Галич пытается удержаться в русле традиционного романса и -- не может. Не получается, хотя его переметнувшийся герой снова тянется к брошенной возлюбленной: "Отвези ж ты меня, шеф, в Останкино, В Останкино, где "Титан"-кино, Там работает она билетершею..." Галич из последних сил пытается удержаться в лирико-интимном ключе. Не получилось. Конец звучит риторикой, в дальнейшем Галичу несвойственной. Речестрой героя: "А вина у нас в дому -- как из кладезя, А сортир у нас в дому -- восемь на десять..." А вовсе не этот, трогательно-патетический, венчающий стихи: "На дверях стоит вся замерзшая... Но любовь свою превозмогшая, Вся иззябшая, вся простывшая, Но не предавшая и не простившая!"

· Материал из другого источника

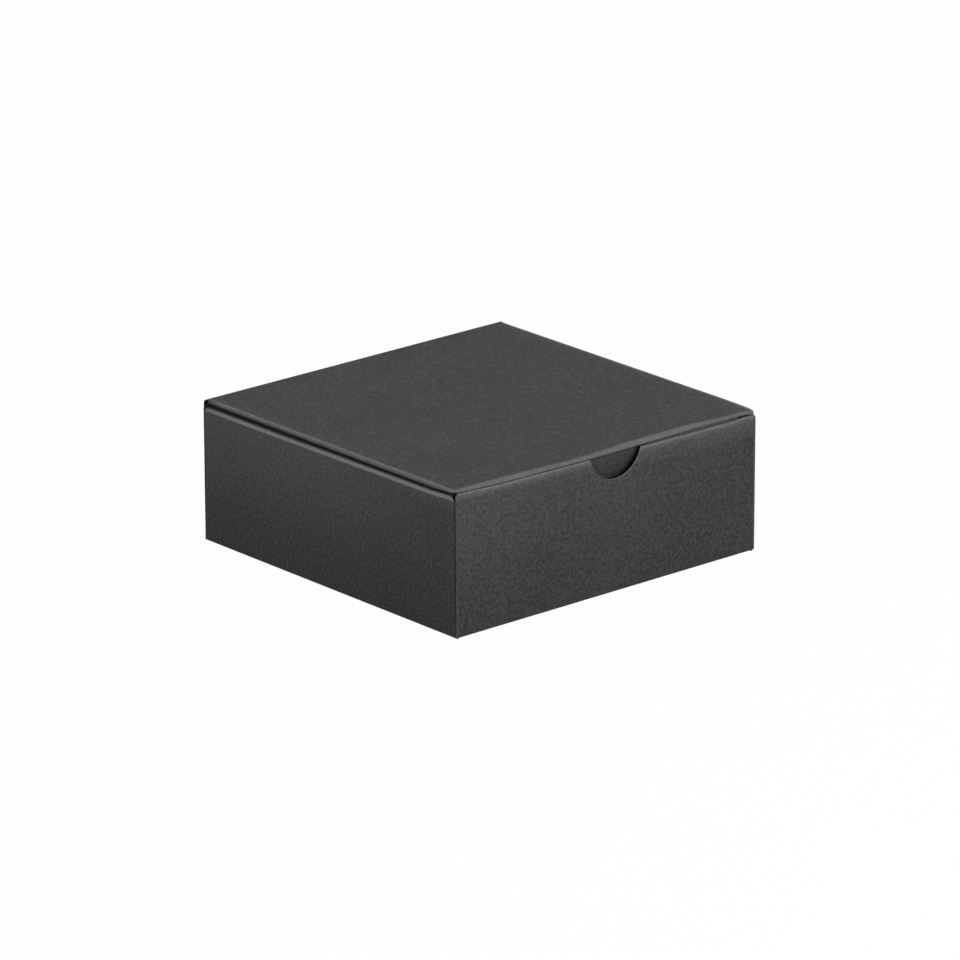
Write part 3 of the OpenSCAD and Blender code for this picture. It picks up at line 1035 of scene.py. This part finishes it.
def root_wear(recipe, parts):
    """Paper that rubs on the front wall's top edge when the flap goes in, and so is paler
    near its fold, but not behind the notch."""
    beside_notch = recipe.fade(abs(parts.out("X") - NOTCH_SHIFT), NOTCH_HALF + 1, NOTCH_HALF + 8)
    return recipe.fade(parts.out("Z"), *ROOT_RUB_Z) * beside_notch * ROOT_RUB


def make_tuck_flap():
    lean = math.degrees(math.atan(FLAP_TAPER / FLAP_LENGTH))
    corner_z = FLAP_CORNER_R - FLAP_LENGTH
    side_x = FLAP_HALF + FLAP_TAPER * corner_z / FLAP_LENGTH
    corner_x = side_x - FLAP_CORNER_R / math.cos(math.radians(lean))
    left = arc((-corner_x, corner_z), FLAP_CORNER_R, 180 + lean, 270, FLAP_CORNER_STEPS)
    right = arc((corner_x, corner_z), FLAP_CORNER_R, -90, -lean, FLAP_CORNER_STEPS)
    outline = [(-FLAP_HALF, -FLAP_TOP)] + left + right + [(FLAP_HALF, -FLAP_TOP)]
    edges = [knife_edge()] * (len(outline) - 1) + [butt(WALL_DEPTHS)]
    bend_z = spaced(TUCK_Z - FIRST_BEND, TUCK_Z - BOW_STRAIGHTENS[1], BEND_SPACING)
    bends = [((0, 0, z), (0, 0, 1)) for z in bend_z]
    flap = die_cut(
        "tuck_flap_board", outline, edges, place_flap, planes=bends,
        warp=lambda x, y, z: (x, y + set_back(z), z),
    )
    rubbed = [band("Z", (40, 60), strength=0.06)]
    paper = kraft("flap_paper", rubbed, mottle=0.9, wear=root_wear)
    back_y = TUCK_Y + FLAP_EDGE_BACK
    edge = cut_edge("flap_edge", "X", 0, "Y", back_y - BOARD, back_y)
    finish_piece(flap, "flap", ["tuck_flap"], paper, edge)


def make_tuck_fold():
    """The bend between the nose's underside and the flap's top."""
    half = FLAP_HALF - FOLD_IN
    low_z = lid_low.z - FOLD_IN
    outer_start = (TUCK_Y - BOARD - OVERLAP, low_z + HAIR)
    inner_start = (TUCK_Y + FOLD_IN, lid_low.z - HAIR)
    flap_roots = [place_flap(0, -FLAP_TOP - HAIR, depth) for depth in (0, BOARD)]
    outer_end, inner_end = [(y + set_back(z), z) for _, y, z in flap_roots]
    outer, inner = [], []
    for share in spaced(0, 1, 1 / FOLD_STEPS):
        early = smooth_step(share * FOLD_TURNS_EARLY)
        outer.append((
            between(outer_start[0], outer_end[0], early),
            between(outer_start[1], outer_end[1], share),
        ))
        inner.append(tuple(between(a, b, share) for a, b in zip(inner_start, inner_end)))
    reach = [(-half, half)] * len(outer)
    shape = bent_strip(outer, inner, reach)
    fold = smooth_board("tuck_fold", shape)
    outer_end[1] * MM
    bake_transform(fold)
    paper = kraft("tuck_fold_paper", mottle=0.7, wear=root_wear)
    finish_piece(fold, None, [], paper)


make_tuck_flap()
make_tuck_fold()

# %% [markdown]
# ## Inner walls, corner tabs and floor
# The inner layers come down to the floor, where two lock tabs each snap into slots. The
# corner tabs are trapped between the two layers of the side walls. They are seen only with
# the lid open or through the seams, so they are drawn from the solids themselves: the
# triangles are merged back into whole faces and every hard edge is eased by a bevel.

# %% Inner panels
FLAT_DEGREES, HARD_DEGREES = 2, 40
PANEL_EASE, FLOOR_EASE, EASE_STEPS = 0.2, 0.15, 3


def add_inner_panel(node, name, paper, ease=PANEL_EASE):
    """A solid's mesh with whole faces and eased edges, as a piece of the box."""
    shape = bmesh.new()
    shape.from_mesh(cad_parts[node].data)
    bmesh.ops.remove_doubles(shape, verts=shape.verts, dist=TINY_M)
    flat = math.radians(FLAT_DEGREES)
    bmesh.ops.dissolve_limit(shape, angle_limit=flat, verts=shape.verts, edges=shape.edges)
    hard = [e for e in shape.edges if e.calc_face_angle(0) > math.radians(HARD_DEGREES)]
    bmesh.ops.bevel(
        shape, geom=hard, offset=ease * MM, segments=EASE_STEPS, profile=0.5,
        affect="EDGES", clamp_overlap=True,
    )
    finish_piece(smooth_board(name, shape), "box", [node], paper)


inner_paper = kraft("inner_paper", mottle=0.8)
tab_paper = kraft("tab_paper", mottle=0.8)
for prefix in ("left", "right"):
    add_inner_panel(prefix + "_inner_wall", prefix + "_inner_board", inner_paper)
    for end in ("front", "back"):
        node = f"{end}_{prefix}_tab"
        add_inner_panel(node, node + "_board", tab_paper)
add_inner_panel("base_panel", "floor_panel_board", kraft("floor_paper"), FLOOR_EASE)

# %% [markdown]
# ## Table, background and light
# The photograph has a plain white ground. A white floor would need so much light that the
# board would wash out, so the ground's white comes from its own material: rays from the
# camera see it mostly as white, and partly as lit paper, which keeps the soft shadow. The
# board is lit by an even surround and four soft lamps: one high on the right, a broad one
# before the front wall, and two weak ones that lift the near corner and the left wall.

# %% Table and world
SURROUND = 0.59
GROUND_WHITE = 0.98
TABLE_DARK, TABLE_PALE = (0.62, 0.62, 0.62, 1), (0.66, 0.66, 0.66, 1)
TABLE_GRAIN_PER_MM = 0.02
TABLE_HALF_M, TABLE_SQUARES, TABLE_GAP_MM = 6, 8, 0.1


def seen_directly(recipe):
    """1 for rays that show the ground itself: from the camera, a mirror or glass."""
    path = recipe.add("ShaderNodeLightPath")
    return recipe.larger(
        path.out("Is Camera Ray"), path.out("Is Glossy Ray"), path.out("Is Transmission Ray")
    )


def make_world():
    world = bpy.data.worlds.new("studio")
    world.use_nodes = True
    bpy.context.scene.world = world
    recipe = Recipe(world.node_tree)
    seen = seen_directly(recipe)
    strength = seen + (1 - seen) * SURROUND
    light = recipe.add("ShaderNodeBackground", sockets={"Color": (1, 1, 1, 1)})
    recipe.tree.links.new(strength.socket, light.socket.node.inputs["Strength"])
    recipe.add("ShaderNodeOutputWorld", sockets={"Surface": light})


def make_table():
    material, recipe = new_recipe("table_paper")
    seen = seen_directly(recipe)
    grain = recipe.noise(recipe.place_mm(), TABLE_GRAIN_PER_MM, detail=1)
    tone = recipe.mix(grain, TABLE_DARK, TABLE_PALE)
    lit = recipe.add("ShaderNodeBsdfDiffuse", sockets={"Color": tone})
    white = recipe.add("ShaderNodeEmission", sockets={"Strength": 1.0})
    shown = recipe.add("ShaderNodeMixShader", sockets={0: GROUND_WHITE, 1: lit, 2: white})
    surface = recipe.add("ShaderNodeMixShader", sockets={0: seen, 1: lit, 2: shown})
    recipe.add("ShaderNodeOutputMaterial", sockets={"Surface": surface})
    shape = bmesh.new()
    bmesh.ops.create_grid(
        shape, x_segments=TABLE_SQUARES, y_segments=TABLE_SQUARES, size=TABLE_HALF_M
    )
    mesh = bpy.data.meshes.new("table")
    shape.to_mesh(mesh)
    shape.free()
    mesh.materials.append(material)
    table = add_object("table", mesh)
    table.location.z = -TABLE_GAP_MM * MM
    print("table", TABLE_GAP_MM, "mm below the box, surround", SURROUND)


make_world()
make_table()

# %% Soft lights
def soft_light(name, azimuth, elevation, distance, width, height, watts):
    """A rectangular lamp that faces the middle of the box."""
    towards = direction(azimuth, elevation)
    data = bpy.data.lights.new(name, "AREA")
    data.shape = "RECTANGLE"
    data.size, data.size_y = width, height
    data.energy = watts
    lamp = add_object(name, data)
    lamp.location = Vector((0, 0, lid_high.z / 2 * MM)) + towards * distance
    lamp.rotation_euler = towards.to_track_quat("Z", "Y").to_euler()
    print(name, watts, "W")


# name, azimuth and elevation in degrees, distance, width and height in metres, watts
soft_light("over_right", 95, 60, 0.8, 0.7, 0.5, 1.6)
soft_light("front_right", 30, 28, 1.3, 0.6, 0.5, 4.2)
soft_light("front_left", -8, 25, 0.6, 0.35, 0.3, 0.7)
soft_light("left_back", -115, 28, 0.7, 0.4, 0.4, 0.35)

# %% [markdown]
# The Standard view shows colours as they are written. The dressed box has to stay inside
# the solids' own box, so both are written down to be compared.

bpy.context.scene.view_settings.view_transform = "Standard"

Это автор говорит, а не его герой, к которому Галич уже не питает добрых чувств.
Однако доброго человека не сразу разъяришь. Он отходчив. И Галич снова и снова сочиняет свои добродушно-иронические стихи-песни про маляров, истопника и теорию относительности. И подобные ей.
Тюремный цикл Галича смыл остатки благодушия. Он пишет "Облака".
Анализ "Облаков", сделанный профессором Эткиндом, представляется мне маленьким шедевром175. Я хочу привести, в небольшом сокращении, разбор Е. Эткинда, подводящий нас к секрету небывалой популярности этой песни. У каждого мастера есть свой рекорд. Своя "Колывушка". "Облака" Галича по зрелости художественной мысли -- это "Колывушка" Бабеля.
"Знаменитая песня "Облака" начинается медлительным раздумьем, и речь, сперва нейтрально-литературная, в конце строфы становится жаргонной:
"Облака плывут, облака, Не спеша плывут, как в кино, А я цыпленка ем табака, Я коньячку принял полкило".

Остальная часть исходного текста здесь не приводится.